When you access a Workspace, you can easily toggle between a list view showing all the reports it contains, and a dashboard view, which generates a graphic visualization of all the reports together in a single screen.

  1. From your workspace, click the dashboard button in the top-right corner to switch to dashboard view:

  2. You’ll now be able to see all the reports in the Workspace presented in beautiful dashboard format. You can see reports from Explore, Optimize, Compass, Recirculation, Social Monitoring, Discover Monitoring, and Core Web Vitals all presented visually in your dashboard.

Adjust size and shape of reports

To adjust the shape and size of the report owners can click and drag on the lower right corner of the report until it fits your desired dimensions.

Access, edit reports

Workspace owners can edit reports clicking on the title of the report. From there, click on pencil icon near the top to change the report’s configuration.

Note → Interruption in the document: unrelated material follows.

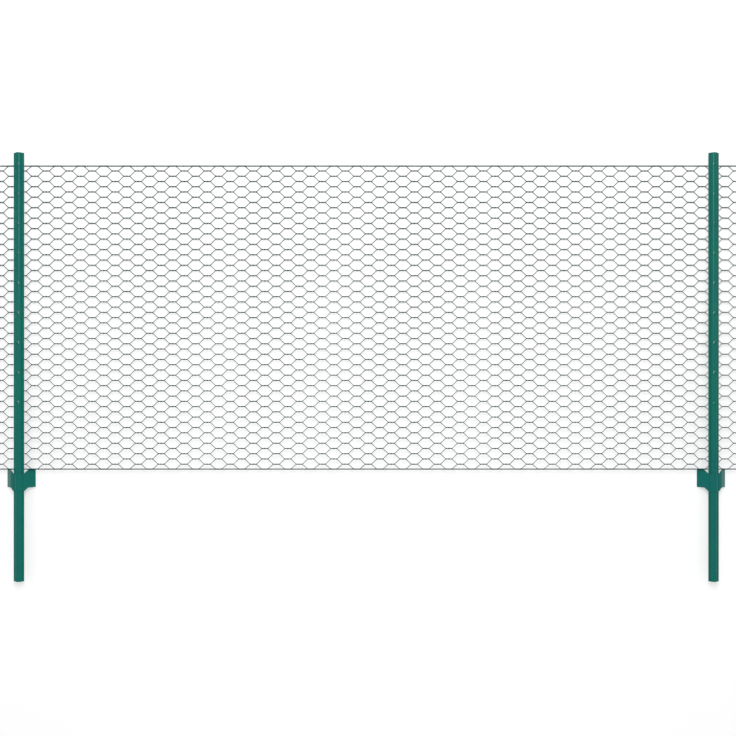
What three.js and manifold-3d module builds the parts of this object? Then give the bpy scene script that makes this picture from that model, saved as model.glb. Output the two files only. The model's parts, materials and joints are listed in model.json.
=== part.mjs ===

Workspace owners can also change the title of a report contextually from the dashboard view. To do so, click the pencil next to the title, make the changes you want, and click out.

Chart visualizations

Owners can choose what type of visualization they would like to use for their data depending on the types of reports the dashboard contains.

  • Timeseries: Great to visualize patterns and trends over time for one metric or any number of metrics.
  • Area chart: Ideal for showing how proportions — how much new users vs. loyal users, Google users vs. all other traffic sources — change over time.
  • Bar chart: Perfect for a quick volume breakdown or comparison between two time periods.
  • KPI: Can be single KPI or multiple KPIs. For Explore reports, these KPIs can show comparisons for metrics between time periods. For Compass reports, these KPIs show predictive analytics that compare the current metric value it to the average of the previous four time periods.
  • Funnel chart: Designed for seeing the effiency of things like a conversion funnel, for instance — how many of my registered users become subscribed users?
  • Pie chart: An easy-to-read, highly digestible way to visualize your current numbers.
  • Comparative: See your desired KPIs with comparative metrics, so you can keep your most important targets top of mind while assessing your reports. Comparative metrics will be displayed if the original report contained a comparison.

Table Visualizations

In addition to visual graphs as seen above, reports can also be viewed in table format. Workspace owners can select between Table and Article mode by clicking on the ... in the top right corner of a reports and selecting Display as: Table at the bottom of the menu.

Article view allows you to bring in article-level data to give additional context like the Author, Title, publish date or main article KPIs.
Article view is only available when:

  1. The original report is an Explore or Recirculation report and is broken down by Title or URL dimensions.
  2. The original report is a Compass saved report

The primary & secondary metrics of the Article table view respect that order of the metrics available in the saved reports. The first metric becomes the north star.

Static vs Dynamic Dashboards

Dynamic Dashboards allow users to slice and dice the data on a dashboard for exploratory analysis without constraints, while Static Dashboards are guided playbooks on how to look at data preventing users from freely drilling down and exploring further filters and time periods.

To make a dashboard dynamic, owners can set Show filters and / or Show Date picker to Yes. Conversely, to make it static set these fields to No. These settings can be changed after creating the workspace from the settings menu by an Owner or co-Owner of the workspace.

Add targets and annotations to reports

Reports can contain built-in targets and annotations, so everyone using them has additional context and understands the business’s goals and how different metrics relate to them.

  1. Vertical annotations: Notes added by users along the X axis of a report, often used to clarify or contextualize important information related to the data it contains. They are bound to a specific date and are usually used to call attention to events that impacted the metrics at a certain point in time.

  2. Horizontal annotations: Notes added by users along the Y axis of a report, often used to set targets such as a number of pageviews or a number of articles an author must write, illustrating how the publisher is performing in relation to its goals.

  3. Thresholds: Automatically calculated metrics that determine what constitutes below average, average, and above average performance for given metrics. They are plotted to reports as red, yellow, and green areas and serve to contextualize performance. In addition to automatically calculated thresholds, it’s possible to set these manually.

Targets and annotations can be added to reports from the report page, either when the report is created or by clicking into it and editing it from the dashboard. After adding these and saving the report, they will be visible from the dashboard.

Add notes, instructions to your Workspace

It is possible to add text cards to dashboards to give users additional context and provide guidance on how to read and interpret the reports they contain. To do so, scroll to the bottom of the dashboard, click on Add text card, and a blank text card will appear.

Text can be formatted through a simple dropdown menu within the card, and text cards can be resized and repositioned to provide instructions wherever they are needed.